Biosolids are anaerobically digested and dewatered to a 20% solids cake. In summer, the cake is dewatered further on drying beds and then land-applied. Biogas fuels a cogeneration unit with two engines that produce 1.2 MW of electricity to fulfill 70% of the plant power needs. Hot water from the process heats the digesters and buildings.

Attacking grease

Vapex has installed more than 350 odor control systems since it introduced the hydroxyl radical misting technology 15 years ago. The hydroxyl radical mist, made from ozone, water and air, breaks up grease while eliminating hydrogen sulfide.

A six-nozzle MILLI unit was piloted-tested on the trickling filter wet well for about six months. When the technology worked, the authority purchased the unit. A grease layer of as much as 18 inches used to build up in the influent channel. The concrete walls and aluminum hatch covers were showing signs of corrosion.

“We cleaned the channel out to give the Vapex unit a fresh start,” Hamamoto says. Since the unit became operational, the grease layer has never exceeded 1 inch.

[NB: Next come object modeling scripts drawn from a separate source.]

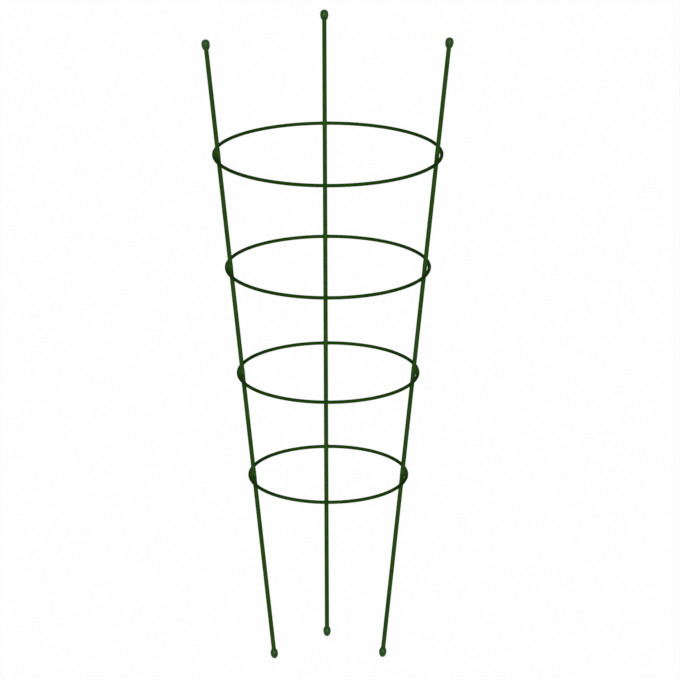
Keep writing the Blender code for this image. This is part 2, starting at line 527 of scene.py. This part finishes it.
@dataclass(frozen=True)
class CapFinish:
    """Green plastic that was injection moulded: glossier than the coat, with a fine even grain."""

    name: str
    colour: Colour
    deep_colour: Colour
    roughness: float
    grain_size: float = 0.00035
    grain_depth: float = 0.000012
    grain_roughness: float = 0.08
    flow_size: float = 0.0045
    flow_limits: Pair = (0.35, 0.70)
    flow_share: float = 0.8
    flow_roughness: float = 0.05
    shine: float = 0.76
    refraction: float = 1.3
    shine_colour: Colour = (0.50, 1.0, 0.45)

    def material(self) -> Material:
        """Builds the material.

        Returns:
            The material.
        """
        material, nodes = new_material(self.name)
        place = nodes.place()
        flow = nodes.ramp(nodes.noise(place, self.flow_size, detail=4.0), *self.flow_limits)
        grain = nodes.noise(place, self.grain_size, detail=2.0, offset=0.3)
        colour = nodes.blend(flow * self.flow_share, self.colour, self.deep_colour)
        roughness = flow.spread(self.flow_roughness) + grain.spread(self.grain_roughness) + self.roughness
        finish_surface(
            nodes,
            {
                "Specular IOR Level": self.shine,
                "Specular Tint": (*self.shine_colour, 1.0),
                "IOR": self.refraction,
            },
            {"Base Color": colour, "Roughness": roughness, "Normal": nodes.bump(grain, self.grain_depth)},
        )
        return material


@dataclass(frozen=True)
class SteelFinish:
    """Bare steel under the coat: drawn wire with fine streaks, or the duller metal of a weld."""

    name: str
    colour: Colour
    stain: Colour
    roughness: float
    streak_size: float
    streak_scale: Triple
    pit_depth: float
    streak_roughness: float = 0.25
    streaks_per_stain: int = 12
    stain_limits: Pair = (0.45, 0.75)
    stain_share: float = 0.7
    stain_roughness: float = 0.12

    def material(self) -> Material:
        """Builds the material.

        Returns:
            The material.
        """
        material, nodes = new_material(self.name)
        place = nodes.place()
        streaks = nodes.noise(place, self.streak_size, detail=4.0, scale=self.streak_scale)
        wide = nodes.noise(place, self.streak_size * self.streaks_per_stain, offset=0.7)
        stains = nodes.ramp(wide, *self.stain_limits)
        colour = nodes.blend(stains * self.stain_share, self.colour, self.stain)
        roughness = streaks.spread(self.streak_roughness) + stains * self.stain_roughness + self.roughness
        finish_surface(
            nodes,
            {"Metallic": 1.0},
            {"Base Color": colour, "Roughness": roughness, "Normal": nodes.bump(streaks, self.pit_depth)},
        )
        return material


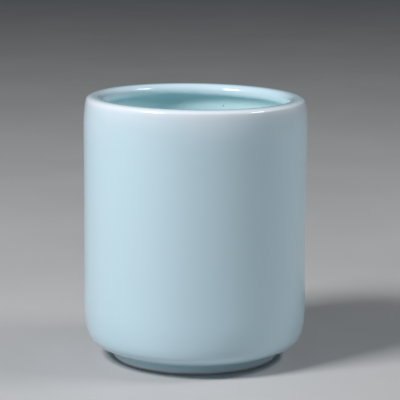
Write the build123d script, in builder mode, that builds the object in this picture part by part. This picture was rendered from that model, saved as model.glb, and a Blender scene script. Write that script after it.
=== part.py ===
from build123d import *
import os
from math import acos, atan, cos, degrees, radians, sin

os.makedirs("parts", exist_ok=True)

# A cylindrical porcelain brush pot with a celadon glaze.
# The origin is the centre of the foot ring, on the table; +Z is up.
# Every solid is turned about Z from one cross-section: x is radius, y is height.

# ---- Driving dimensions, millimetres and degrees ----
HEIGHT = 118.5              # table to the crown of the lip
OUTER_RADIUS = 50.0         # widest part of the glazed wall
GLAZE = 0.5                 # thickness of the glaze coat

# Wall
WAIST = 0.2                 # how far the wall draws in at mid height
BELLY_HEIGHT = 25.0         # the wall starts to curve in below this
INNER_RADIUS = 44.0         # inside of the wall, below the lip

# Lip: a broad low-domed bead, overhanging the wall inside
SHOULDER_RADIUS = 80.0      # long curve that leans the top of the wall in
SHOULDER_LEAN = 7.4         # how far it has leaned in when it reaches the roll
ROLL_RADIUS = 22.0          # quicker curve that rolls the shoulder into the lip
ROLL_TURN = 6.0
LIP_OUTER_ROUND = 1.6
LIP_OUTWARD_RADIUS = 5.0    # low dome of the top, on the way out from the crown
LIP_OUTWARD_TURN = 31.0
LIP_INWARD_RADIUS = 13.0    # and on the way in, where it is flatter
LIP_INWARD_TURN = 7.0
LIP_INNER_ROUND = 3.3
LIP_UNDER_ROUND = 3.0
UNDERCUT_ROUND = 6.0        # hollow curve from under the bead to the wall

# Lower corner, from the wall down to the foot: (radius, turn) of each arc
CORNER_ARCS = ((73.0, 8.0), (19.5, 12.0), (6.5, 32.0), (16.5, 28.0))

# Floor and foot ring
FLOOR_HEIGHT = 10.4         # top of the glazed floor
FLOOR_ROUND = 11.0          # curve between the floor and the wall, inside
FOOT_OUTER_RADIUS = 37.3
FOOT_INNER_RADIUS = 32.8
FOOT_JOINT_ROUND = 0.9      # hollow curve where the foot meets the underside
RECESS_HEIGHT = 3.2         # ceiling of the hollow inside the foot ring
RECESS_ROUND = 1.4
GLAZE_LINE = 0.8            # the glaze is wiped off the foot below this height
FOOT_EDGE_ROUND = 0.3       # worn edges of the bare foot

# ---- Derived places on the cross-section ----
lip_lean = SHOULDER_LEAN + ROLL_TURN
crown_radius = (
    OUTER_RADIUS
    - SHOULDER_RADIUS * (1 - cos(radians(SHOULDER_LEAN)))
    - ROLL_RADIUS * (cos(radians(SHOULDER_LEAN)) - cos(radians(lip_lean)))
    - LIP_OUTER_ROUND * (cos(radians(lip_lean)) - sin(radians(LIP_OUTWARD_TURN)))
    - LIP_OUTWARD_RADIUS * sin(radians(LIP_OUTWARD_TURN))
)
mouth_radius = (
    crown_radius
    - LIP_INWARD_RADIUS * sin(radians(LIP_INWARD_TURN))
    - LIP_INNER_ROUND * (1 - sin(radians(LIP_INWARD_TURN)))
)
bead_height = (
    HEIGHT
    - LIP_INWARD_RADIUS * (1 - cos(radians(LIP_INWARD_TURN)))
    - LIP_INNER_ROUND * cos(radians(LIP_INWARD_TURN))
)
undercut_turn = degrees(
    acos(1 - (INNER_RADIUS - mouth_radius) / (LIP_UNDER_ROUND + UNDERCUT_ROUND))
)
wall_tilt = degrees(atan(4 * WAIST / (HEIGHT - BELLY_HEIGHT)))
foot_outer_clay = FOOT_OUTER_RADIUS - GLAZE
foot_inner_clay = FOOT_INNER_RADIUS + GLAZE


def arc_chain(start, tangent, arcs):
    """Draw arcs end to end, each tangent to the last, and return the end point and direction."""
    for radius, turn in arcs:
        arc = JernArc(start=start, tangent=tangent, radius=radius, arc_size=turn)
        start = arc @ 1
        tangent = arc % 1
    return start, tangent


# ---- Cross-section of the glazed pot ----
with BuildSketch(Plane.XZ) as fired_section:
    with BuildLine():
        crown = Vector(crown_radius, HEIGHT)

        # Outside, from the crown of the lip down to the foot
        shoulder_end, shoulder_tangent = arc_chain(
            crown,
            (1, 0),
            (
                (LIP_OUTWARD_RADIUS, -LIP_OUTWARD_TURN),
                (LIP_OUTER_ROUND, LIP_OUTWARD_TURN + lip_lean - 90),
                (ROLL_RADIUS, -ROLL_TURN),
                (SHOULDER_RADIUS, -SHOULDER_LEAN - wall_tilt),
            ),
        )
        wall = TangentArc(
            shoulder_end,
            (shoulder_end.X, BELLY_HEIGHT),
            tangent=shoulder_tangent,
        )
        underside_end, underside_tangent = arc_chain(
            wall @ 1,
            wall % 1,
            [(radius, -turn) for radius, turn in CORNER_ARCS],
        )

        # Straight on under the pot, then the foot ring and the hollow under the floor
        underside_run = (underside_end.X - FOOT_OUTER_RADIUS) / -underside_tangent.X
        foot_top = underside_end + underside_tangent * underside_run
        Polyline(
            underside_end,
            foot_top,
            (FOOT_OUTER_RADIUS, 0),
            (FOOT_INNER_RADIUS, 0),
            (FOOT_INNER_RADIUS, RECESS_HEIGHT),
            (0, RECESS_HEIGHT),
            (0, FLOOR_HEIGHT),
            (INNER_RADIUS - FLOOR_ROUND, FLOOR_HEIGHT),
        )

        # Inside, from the crown over the bead and down to the floor
        undercut_end, undercut_tangent = arc_chain(
            crown,
            (-1, 0),
            (
                (LIP_INWARD_RADIUS, LIP_INWARD_TURN),
                (LIP_INNER_ROUND, 90 - LIP_INWARD_TURN),
                (LIP_UNDER_ROUND, undercut_turn),
                (UNDERCUT_ROUND, -undercut_turn),
            ),
        )
        inner_wall = Line(undercut_end, (INNER_RADIUS, FLOOR_HEIGHT + FLOOR_ROUND))
        JernArc(
            start=inner_wall @ 1,
            tangent=inner_wall % 1,
            radius=FLOOR_ROUND,
            arc_size=-90,
        )
    make_face()
    foot_joint = vertices().sort_by_distance(foot_top)[0]
    fillet(foot_joint, FOOT_JOINT_ROUND)
    recess_corner = vertices().sort_by_distance((FOOT_INNER_RADIUS, RECESS_HEIGHT))[0]
    fillet(recess_corner, RECESS_ROUND)

# ---- Cross-section of the clay alone ----
with BuildSketch(Plane.XZ) as clay_section:
    # Both halves are drawn, so that the inset takes nothing off at the axis
    add(fired_section.sketch_local)
    mirror(about=Plane.YZ)
    offset(amount=-GLAZE)
    # The foot is bare, so its clay reaches the table
    with Locations((foot_inner_clay, 0)):
        Rectangle(
            foot_outer_clay - foot_inner_clay,
            RECESS_HEIGHT - RECESS_ROUND,
            align=(Align.MIN, Align.MIN),
        )
    # Keep the half that is turned
    Rectangle(
        2 * OUTER_RADIUS,
        2 * HEIGHT,
        align=(Align.MIN, Align.CENTER),
        mode=Mode.INTERSECT,
    )
    fillet(vertices().group_by(Axis.Y)[0], FOOT_EDGE_ROUND)

# ---- Cross-section of all the glaze ----
with BuildSketch(Plane.XZ) as glaze_section:
    add(fired_section.sketch_local)
    add(clay_section.sketch_local, mode=Mode.SUBTRACT)
    Rectangle(
        2 * OUTER_RADIUS,
        GLAZE_LINE,
        align=(Align.MIN, Align.MIN),
        mode=Mode.SUBTRACT,
    )


def cavity_zone(mode):
    """The region inside the pot, up to where the poured glaze meets the outside coat."""
    zone_floor = FLOOR_HEIGHT - 2 * GLAZE
    with Locations((0, zone_floor)):
        Rectangle(
            INNER_RADIUS + 2 * GLAZE,
            bead_height - zone_floor,
            align=(Align.MIN, Align.MIN),
            mode=mode,
        )


def recess_zone(mode):
    """The region inside the foot ring, under the floor."""
    Rectangle(
        (FOOT_INNER_RADIUS + FOOT_OUTER_RADIUS) / 2,
        RECESS_HEIGHT + 2 * GLAZE,
        align=(Align.MIN, Align.MIN),
        mode=mode,
    )


# ---- Porcelain body: floor, wall, lip and bare foot ring, one piece of clay ----
with BuildPart() as porcelain_body:
    add(clay_section.sketch)
    revolve(axis=Axis.Z)

# ---- Glaze poured inside: floor and wall, up to the bead of the lip ----
with BuildPart() as inner_glaze:
    with BuildSketch(Plane.XZ):
        add(glaze_section.sketch_local)
        cavity_zone(Mode.INTERSECT)
    revolve(axis=Axis.Z)

# ---- Glaze sprayed outside: over the lip, down the wall to the glaze line ----
with BuildPart() as outer_glaze:
    with BuildSketch(Plane.XZ):
        add(glaze_section.sketch_local)
        cavity_zone(Mode.SUBTRACT)
        recess_zone(Mode.SUBTRACT)
    revolve(axis=Axis.Z)

# ---- Glaze brushed into the hollow under the floor ----
with BuildPart() as base_glaze:
    with BuildSketch(Plane.XZ):
        add(glaze_section.sketch_local)
        recess_zone(Mode.INTERSECT)
    revolve(axis=Axis.Z)

# ---- One STEP file for each piece ----
porcelain_body.part.label = "porcelain_body"
inner_glaze.part.label = "inner_glaze"
outer_glaze.part.label = "outer_glaze"
base_glaze.part.label = "base_glaze"

export_step(porcelain_body.part, "parts/porcelain_body.step")
export_step(inner_glaze.part, "parts/inner_glaze.step")
export_step(outer_glaze.part, "parts/outer_glaze.step")
export_step(base_glaze.part, "parts/base_glaze.step")
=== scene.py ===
import math

import bpy
import numpy as np
from mathutils import Matrix, Vector


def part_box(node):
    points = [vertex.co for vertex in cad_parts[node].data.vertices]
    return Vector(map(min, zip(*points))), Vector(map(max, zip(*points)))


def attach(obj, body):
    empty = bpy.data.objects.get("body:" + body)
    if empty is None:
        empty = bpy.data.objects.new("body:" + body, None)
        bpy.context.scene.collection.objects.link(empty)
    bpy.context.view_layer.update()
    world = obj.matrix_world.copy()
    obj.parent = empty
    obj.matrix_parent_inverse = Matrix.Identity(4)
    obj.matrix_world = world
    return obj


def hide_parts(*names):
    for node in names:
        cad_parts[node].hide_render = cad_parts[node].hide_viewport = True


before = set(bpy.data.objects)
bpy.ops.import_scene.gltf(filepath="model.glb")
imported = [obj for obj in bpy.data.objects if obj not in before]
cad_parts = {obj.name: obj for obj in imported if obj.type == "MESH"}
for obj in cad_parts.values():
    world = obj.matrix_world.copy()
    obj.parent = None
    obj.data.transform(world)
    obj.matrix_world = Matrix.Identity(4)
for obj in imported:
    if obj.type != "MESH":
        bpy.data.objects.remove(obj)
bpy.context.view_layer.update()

# A celadon brush pot. Lengths are metres and angles radians, unless a comment says otherwise.
# Every surface is turned about Z from a line of (radius, height) points, which runs with the clay
# on its left. Angles along a line are anticlockwise from outward, away from the axis.

MM = 0.001
TURN = 2 * math.pi
OUTWARD, UPWARD, DOWNWARD = 0, TURN / 4, -TURN / 4

# ---- Sizes read from the frame ----
outer_low, outer_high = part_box("outer_glaze")
inner_low, inner_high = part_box("inner_glaze")
_, base_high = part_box("base_glaze")
_, clay_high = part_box("porcelain_body")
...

It is simply washed away with the wastewater and does not congeal in downstream processes.

A second smaller unit was later purchased to eliminate grease and odors at a receiving station where grease is trucked in from restaurants. Hamamoto says the Vapex organization has been easy to deal with, providing sound training in operations and maintenance. Nozzle cleaning is the only regular maintenance required.

The units use no chemicals and operate on electricity and water supplied by the treatment plant. The units use plant effluent that has passed through a simple spin-down cyclone filter to remove particles that might plug the misting nozzles. The absence of chemicals is a boon to operators: “We used to use permanganate to try to scrub these odors. It was ineffective, and the operators hated it. It was not fun to deal with.”

Always innovating

On its website, the authority champions innovation, citing breakthrough developments in energy, water, solids and new technology. “We’re in Stanford University’s backyard,” Hamamoto says. “We partner with them, and we’re constantly trying new things.”

In that vein, the plant is constructing new storage and flow equalization structures. The team also plans to add new drying technology to its biosolids processing train this year. A new pyrolysis unit will turn the dried solids into a carbon biochar that can be used as an agricultural soil amendment.

The odor control technology is further evidence of looking to the future. “The units have done a heck of a job for us, reducing grease, odors and corrosion,” Hamamoto says. “Plus, we can use the picnic deck again.”